**WHAT IS EXPECTED**
Return, word for word, the lines from the line holding "bore = ring.faces().filter_by(GeomType.CYLINDER)[0]" through the line holding "obj.parent = empty". Include both end lines and no others.

**DATA BLOCK**
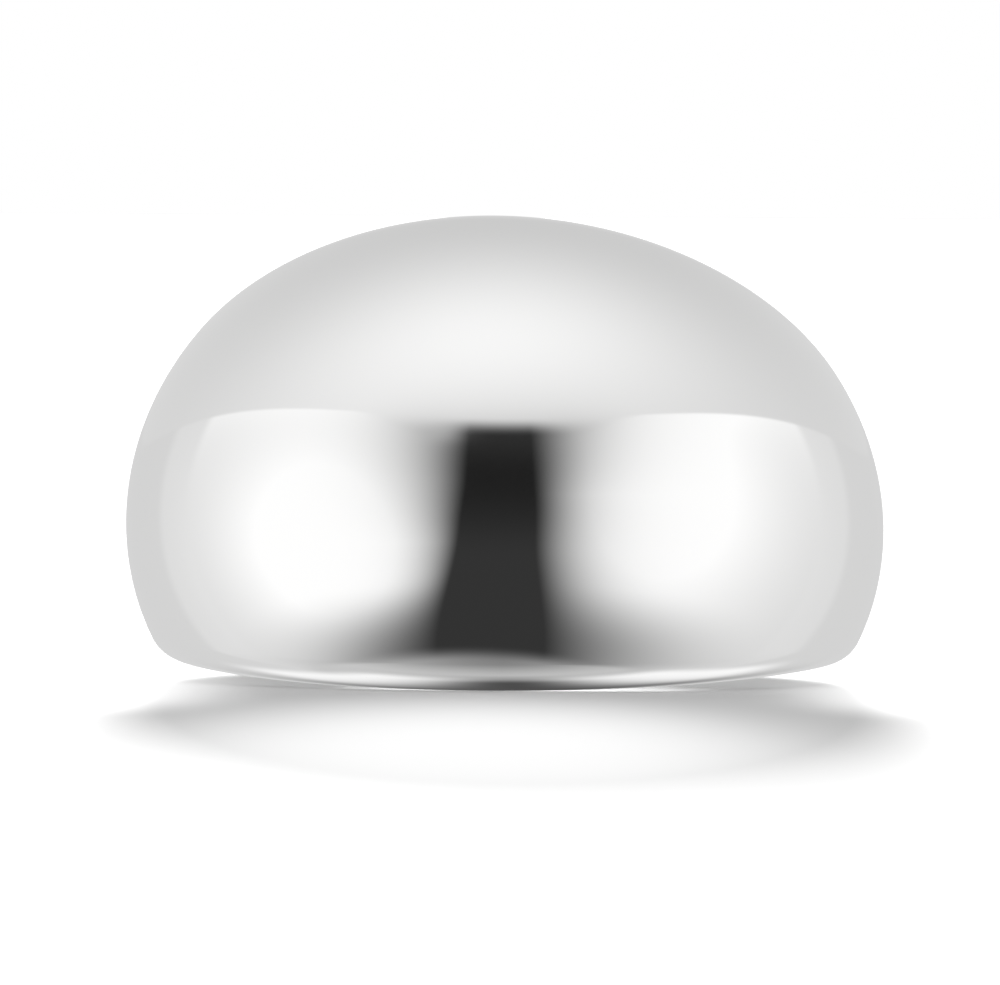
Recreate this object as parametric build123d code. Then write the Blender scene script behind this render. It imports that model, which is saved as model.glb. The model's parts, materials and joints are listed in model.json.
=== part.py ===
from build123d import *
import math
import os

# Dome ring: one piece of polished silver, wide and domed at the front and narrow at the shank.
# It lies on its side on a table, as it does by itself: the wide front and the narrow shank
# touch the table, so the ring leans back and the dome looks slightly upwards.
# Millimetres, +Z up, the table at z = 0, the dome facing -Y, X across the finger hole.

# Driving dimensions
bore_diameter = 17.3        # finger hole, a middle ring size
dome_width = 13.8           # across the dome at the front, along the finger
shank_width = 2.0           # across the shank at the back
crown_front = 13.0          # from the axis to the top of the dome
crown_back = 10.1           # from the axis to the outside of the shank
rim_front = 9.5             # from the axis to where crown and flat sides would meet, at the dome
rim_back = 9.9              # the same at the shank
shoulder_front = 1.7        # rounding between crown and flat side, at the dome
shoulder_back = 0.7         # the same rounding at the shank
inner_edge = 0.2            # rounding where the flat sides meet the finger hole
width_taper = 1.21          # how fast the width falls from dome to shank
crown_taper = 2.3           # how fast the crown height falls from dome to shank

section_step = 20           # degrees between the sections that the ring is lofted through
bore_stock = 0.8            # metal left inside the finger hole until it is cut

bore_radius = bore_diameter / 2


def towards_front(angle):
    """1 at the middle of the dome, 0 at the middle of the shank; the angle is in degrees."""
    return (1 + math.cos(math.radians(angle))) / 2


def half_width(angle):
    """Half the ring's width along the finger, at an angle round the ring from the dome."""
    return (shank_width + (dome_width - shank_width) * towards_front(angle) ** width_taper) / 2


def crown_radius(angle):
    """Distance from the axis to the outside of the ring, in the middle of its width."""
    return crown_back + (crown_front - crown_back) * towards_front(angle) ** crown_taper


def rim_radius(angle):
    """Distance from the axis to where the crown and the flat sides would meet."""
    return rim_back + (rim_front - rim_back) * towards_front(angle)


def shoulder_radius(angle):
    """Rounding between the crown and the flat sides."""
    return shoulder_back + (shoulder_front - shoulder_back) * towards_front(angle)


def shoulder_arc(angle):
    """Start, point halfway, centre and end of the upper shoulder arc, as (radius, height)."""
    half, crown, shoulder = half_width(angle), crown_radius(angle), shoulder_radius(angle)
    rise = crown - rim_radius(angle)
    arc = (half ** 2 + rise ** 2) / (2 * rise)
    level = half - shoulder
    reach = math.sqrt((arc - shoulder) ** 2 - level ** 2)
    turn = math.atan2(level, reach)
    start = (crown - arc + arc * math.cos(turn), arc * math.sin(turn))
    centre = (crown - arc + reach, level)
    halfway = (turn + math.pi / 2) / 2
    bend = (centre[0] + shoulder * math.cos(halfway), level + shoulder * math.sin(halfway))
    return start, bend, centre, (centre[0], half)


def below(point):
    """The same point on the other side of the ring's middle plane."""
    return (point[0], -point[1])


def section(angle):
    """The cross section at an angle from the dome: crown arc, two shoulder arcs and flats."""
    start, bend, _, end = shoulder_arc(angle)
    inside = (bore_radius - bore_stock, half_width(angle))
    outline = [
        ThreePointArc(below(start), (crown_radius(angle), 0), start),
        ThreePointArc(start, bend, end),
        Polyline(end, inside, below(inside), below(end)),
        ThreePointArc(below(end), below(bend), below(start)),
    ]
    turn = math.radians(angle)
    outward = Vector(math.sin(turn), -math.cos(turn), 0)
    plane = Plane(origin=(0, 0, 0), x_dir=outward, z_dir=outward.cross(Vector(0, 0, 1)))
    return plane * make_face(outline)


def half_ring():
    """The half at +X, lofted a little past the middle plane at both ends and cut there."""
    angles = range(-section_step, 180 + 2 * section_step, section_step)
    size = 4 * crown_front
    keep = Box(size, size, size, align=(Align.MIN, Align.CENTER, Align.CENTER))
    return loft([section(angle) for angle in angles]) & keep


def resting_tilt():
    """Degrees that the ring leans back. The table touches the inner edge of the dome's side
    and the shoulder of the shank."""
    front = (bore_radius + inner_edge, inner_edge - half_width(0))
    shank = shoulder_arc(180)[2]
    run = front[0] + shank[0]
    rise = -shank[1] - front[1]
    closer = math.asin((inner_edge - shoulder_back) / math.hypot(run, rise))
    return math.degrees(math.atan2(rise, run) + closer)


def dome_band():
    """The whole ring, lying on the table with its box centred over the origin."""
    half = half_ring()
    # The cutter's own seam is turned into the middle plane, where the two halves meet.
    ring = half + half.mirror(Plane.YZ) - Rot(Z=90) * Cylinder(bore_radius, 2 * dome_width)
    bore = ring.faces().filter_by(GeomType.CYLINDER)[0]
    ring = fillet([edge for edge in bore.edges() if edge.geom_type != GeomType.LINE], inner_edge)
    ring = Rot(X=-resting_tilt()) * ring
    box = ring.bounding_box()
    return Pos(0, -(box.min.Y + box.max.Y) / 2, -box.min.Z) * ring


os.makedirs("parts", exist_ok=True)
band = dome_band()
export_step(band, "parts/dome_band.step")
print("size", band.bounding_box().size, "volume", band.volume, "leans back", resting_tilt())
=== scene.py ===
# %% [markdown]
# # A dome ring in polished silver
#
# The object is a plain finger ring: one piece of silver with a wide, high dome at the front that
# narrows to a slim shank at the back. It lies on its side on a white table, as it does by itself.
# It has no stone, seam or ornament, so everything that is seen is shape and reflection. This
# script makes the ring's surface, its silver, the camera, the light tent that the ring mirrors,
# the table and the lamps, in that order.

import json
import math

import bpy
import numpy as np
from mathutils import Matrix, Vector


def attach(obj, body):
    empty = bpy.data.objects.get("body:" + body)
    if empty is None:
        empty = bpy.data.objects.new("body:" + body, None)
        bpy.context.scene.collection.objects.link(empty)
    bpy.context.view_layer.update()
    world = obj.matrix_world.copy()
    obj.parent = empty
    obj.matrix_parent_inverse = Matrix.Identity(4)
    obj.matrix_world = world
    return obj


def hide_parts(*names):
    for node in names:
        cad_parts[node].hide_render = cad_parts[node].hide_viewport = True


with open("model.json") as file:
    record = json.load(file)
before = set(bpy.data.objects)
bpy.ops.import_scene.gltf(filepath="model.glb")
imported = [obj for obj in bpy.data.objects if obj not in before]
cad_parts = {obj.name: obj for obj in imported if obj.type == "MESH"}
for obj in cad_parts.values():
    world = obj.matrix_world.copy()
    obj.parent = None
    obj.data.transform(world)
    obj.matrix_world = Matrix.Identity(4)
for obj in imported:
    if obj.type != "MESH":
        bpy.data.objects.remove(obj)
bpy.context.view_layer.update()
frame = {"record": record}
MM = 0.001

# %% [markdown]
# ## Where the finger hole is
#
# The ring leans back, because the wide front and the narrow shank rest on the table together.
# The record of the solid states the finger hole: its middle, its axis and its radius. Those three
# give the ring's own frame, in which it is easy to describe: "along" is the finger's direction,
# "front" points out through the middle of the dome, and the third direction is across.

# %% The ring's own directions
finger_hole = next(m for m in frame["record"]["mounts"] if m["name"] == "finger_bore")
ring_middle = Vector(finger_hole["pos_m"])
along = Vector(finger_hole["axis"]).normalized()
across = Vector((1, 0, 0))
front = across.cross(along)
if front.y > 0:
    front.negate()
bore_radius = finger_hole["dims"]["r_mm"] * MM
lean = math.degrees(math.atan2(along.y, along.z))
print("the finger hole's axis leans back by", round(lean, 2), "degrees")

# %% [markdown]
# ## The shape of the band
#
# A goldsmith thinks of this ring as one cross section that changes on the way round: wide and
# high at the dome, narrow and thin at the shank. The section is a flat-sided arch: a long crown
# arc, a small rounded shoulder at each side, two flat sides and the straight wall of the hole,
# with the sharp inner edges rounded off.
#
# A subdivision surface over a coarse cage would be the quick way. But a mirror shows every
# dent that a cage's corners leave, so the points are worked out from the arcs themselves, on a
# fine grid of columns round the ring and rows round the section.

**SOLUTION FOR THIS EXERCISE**
    bore = ring.faces().filter_by(GeomType.CYLINDER)[0]
    ring = fillet([edge for edge in bore.edges() if edge.geom_type != GeomType.LINE], inner_edge)
    ring = Rot(X=-resting_tilt()) * ring
    box = ring.bounding_box()
    return Pos(0, -(box.min.Y + box.max.Y) / 2, -box.min.Z) * ring


os.makedirs("parts", exist_ok=True)
band = dome_band()
export_step(band, "parts/dome_band.step")
print("size", band.bounding_box().size, "volume", band.volume, "leans back", resting_tilt())
=== scene.py ===
# %% [markdown]
# # A dome ring in polished silver
#
# The object is a plain finger ring: one piece of silver with a wide, high dome at the front that
# narrows to a slim shank at the back. It lies on its side on a white table, as it does by itself.
# It has no stone, seam or ornament, so everything that is seen is shape and reflection. This
# script makes the ring's surface, its silver, the camera, the light tent that the ring mirrors,
# the table and the lamps, in that order.

import json
import math

import bpy
import numpy as np
from mathutils import Matrix, Vector


def attach(obj, body):
    empty = bpy.data.objects.get("body:" + body)
    if empty is None:
        empty = bpy.data.objects.new("body:" + body, None)
        bpy.context.scene.collection.objects.link(empty)
    bpy.context.view_layer.update()
    world = obj.matrix_world.copy()
    obj.parent = empty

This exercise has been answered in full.